TASK STATEMENT: Set down all of the data exactly as it appears.

--- begin SOURCE MATERIAL ---

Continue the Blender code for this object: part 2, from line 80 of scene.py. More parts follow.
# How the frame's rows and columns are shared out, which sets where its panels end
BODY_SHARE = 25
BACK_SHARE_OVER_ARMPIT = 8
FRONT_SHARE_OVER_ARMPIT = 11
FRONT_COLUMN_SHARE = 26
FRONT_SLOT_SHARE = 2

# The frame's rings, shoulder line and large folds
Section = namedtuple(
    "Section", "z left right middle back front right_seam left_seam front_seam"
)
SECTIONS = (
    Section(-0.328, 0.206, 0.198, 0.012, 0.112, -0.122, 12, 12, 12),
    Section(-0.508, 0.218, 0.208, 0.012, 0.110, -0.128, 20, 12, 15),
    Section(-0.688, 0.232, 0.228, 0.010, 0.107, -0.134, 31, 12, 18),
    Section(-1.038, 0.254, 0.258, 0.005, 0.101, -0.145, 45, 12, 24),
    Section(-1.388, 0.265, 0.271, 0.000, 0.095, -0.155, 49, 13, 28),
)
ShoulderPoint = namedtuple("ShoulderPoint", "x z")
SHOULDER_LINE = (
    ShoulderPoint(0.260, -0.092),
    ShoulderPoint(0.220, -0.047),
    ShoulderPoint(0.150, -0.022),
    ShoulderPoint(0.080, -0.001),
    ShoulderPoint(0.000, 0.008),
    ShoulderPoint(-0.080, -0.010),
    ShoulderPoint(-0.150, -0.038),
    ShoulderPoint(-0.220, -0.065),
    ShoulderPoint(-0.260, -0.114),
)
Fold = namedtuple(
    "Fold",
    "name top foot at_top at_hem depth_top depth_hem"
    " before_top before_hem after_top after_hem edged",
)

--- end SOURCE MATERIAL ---

SOLUTION TO THIS EXERCISE:
Continue the Blender code for this object: part 2, from line 80 of scene.py. More parts follow.
# How the frame's rows and columns are shared out, which sets where its panels end
BODY_SHARE = 25
BACK_SHARE_OVER_ARMPIT = 8
FRONT_SHARE_OVER_ARMPIT = 11
FRONT_COLUMN_SHARE = 26
FRONT_SLOT_SHARE = 2

# The frame's rings, shoulder line and large folds
Section = namedtuple(
    "Section", "z left right middle back front right_seam left_seam front_seam"
)
SECTIONS = (
    Section(-0.328, 0.206, 0.198, 0.012, 0.112, -0.122, 12, 12, 12),
    Section(-0.508, 0.218, 0.208, 0.012, 0.110, -0.128, 20, 12, 15),
    Section(-0.688, 0.232, 0.228, 0.010, 0.107, -0.134, 31, 12, 18),
    Section(-1.038, 0.254, 0.258, 0.005, 0.101, -0.145, 45, 12, 24),
    Section(-1.388, 0.265, 0.271, 0.000, 0.095, -0.155, 49, 13, 28),
)
ShoulderPoint = namedtuple("ShoulderPoint", "x z")
SHOULDER_LINE = (
    ShoulderPoint(0.260, -0.092),
    ShoulderPoint(0.220, -0.047),
    ShoulderPoint(0.150, -0.022),
    ShoulderPoint(0.080, -0.001),
    ShoulderPoint(0.000, 0.008),
    ShoulderPoint(-0.080, -0.010),
    ShoulderPoint(-0.150, -0.038),
    ShoulderPoint(-0.220, -0.065),
    ShoulderPoint(-0.260, -0.114),
)
Fold = namedtuple(
    "Fold",
    "name top foot at_top at_hem depth_top depth_hem"
    " before_top before_hem after_top after_hem edged",
)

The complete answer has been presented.